Frequently Asked Questions

FAQ — Ceiling Joists Often Serve as the Roof Thrust Tie

Can I remove ceiling joists for a vaulted ceiling and keep a ridge board?
Usually no. If the ceiling joists were providing the continuous tie across the building, removing them changes the load path. In many remodels the fix is a properly designed ridge beam with posts and bearings, not just a thicker ridge board.
Do ceiling joists count as rafter ties if they sit above the wall plate?
Only within the prescriptive limits. The 2021 IRC ties the answer to where the joists sit relative to the rafter height. Joists in the bottom third can act as the tie when installed and fastened correctly. Raised joists usually push the design out of the simple prescriptive path.
What does an inspector want to see before insulation covers the attic?

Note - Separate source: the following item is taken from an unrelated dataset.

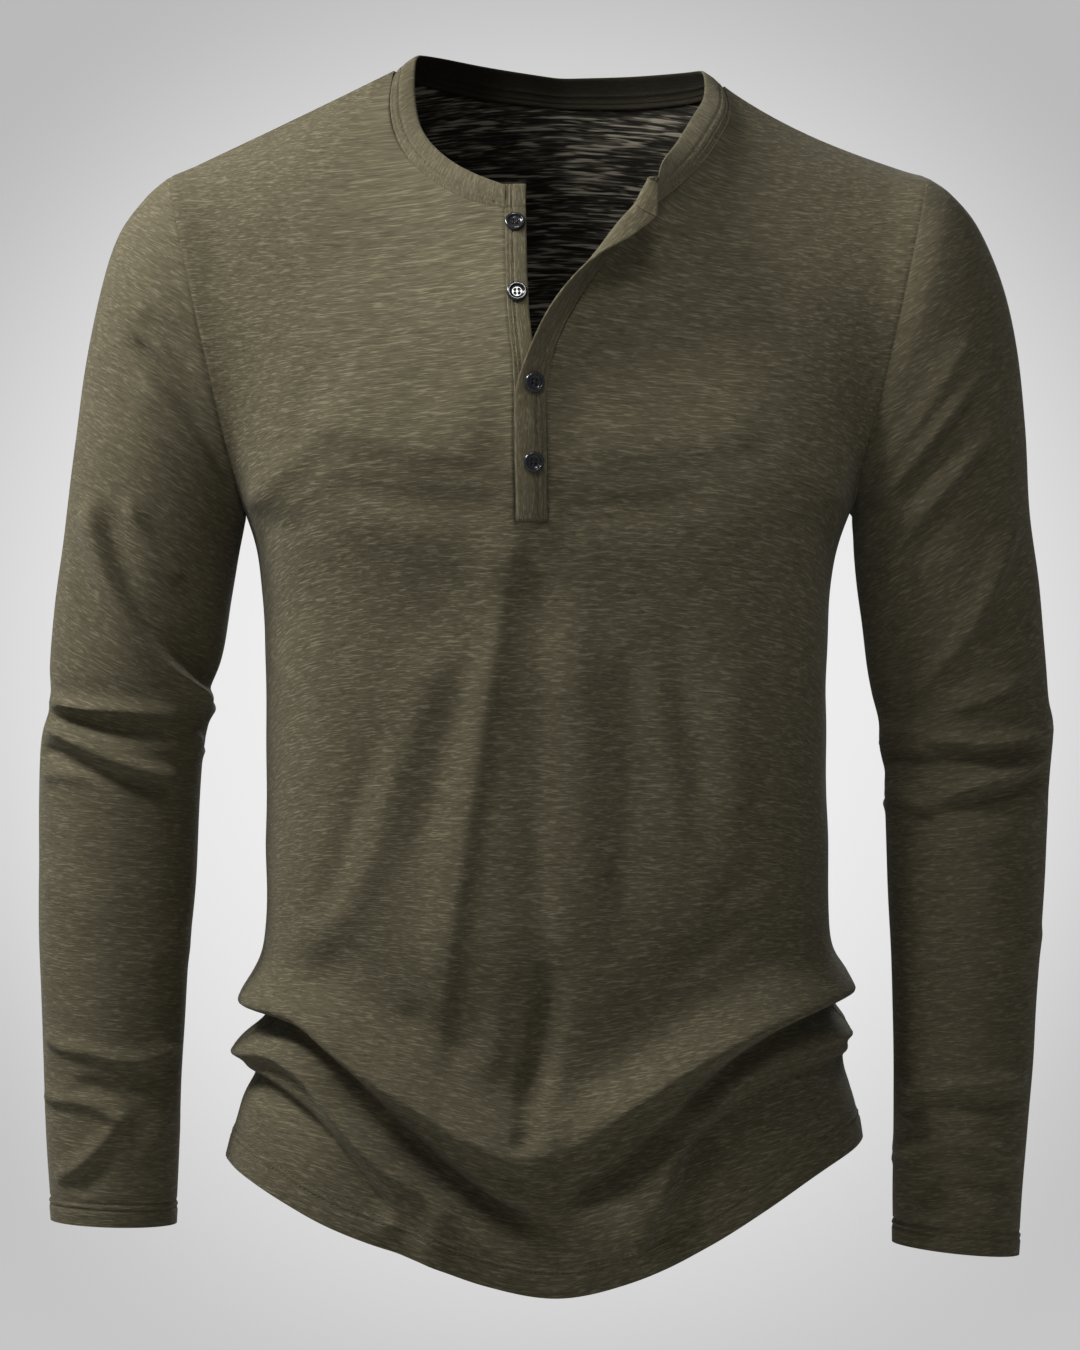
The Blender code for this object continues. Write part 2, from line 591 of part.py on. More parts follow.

The inspector typically wants to see joist continuity, heel-joint fastening, rafter-to-top-plate fastening, any splice or lap details, and any connectors or hangers required by the plans before insulation or drywall hides the framing.
Are collar ties the same thing as ceiling joists?
No. Ceiling joists and low rafter ties resist outward wall spread from roof thrust. Collar ties are much higher in the attic and are used for uplift resistance near the ridge. A collar tie does not replace a missing low tie.
Can I sister a new joist onto an old one to satisfy the code?
Sometimes, but only if the splice, bearing, fastening, and load path are designed correctly. A short scab or cosmetic sister does not automatically create the continuous tie the inspector needs to see.
When does a roofer or framer need an engineer for roof-thrust issues?
Engineering is usually needed when joists are raised, removed, interrupted, oversized openings are added, snow or wind loads are high, or the plans call for a ridge beam, unusual connectors, or concentrated post loads.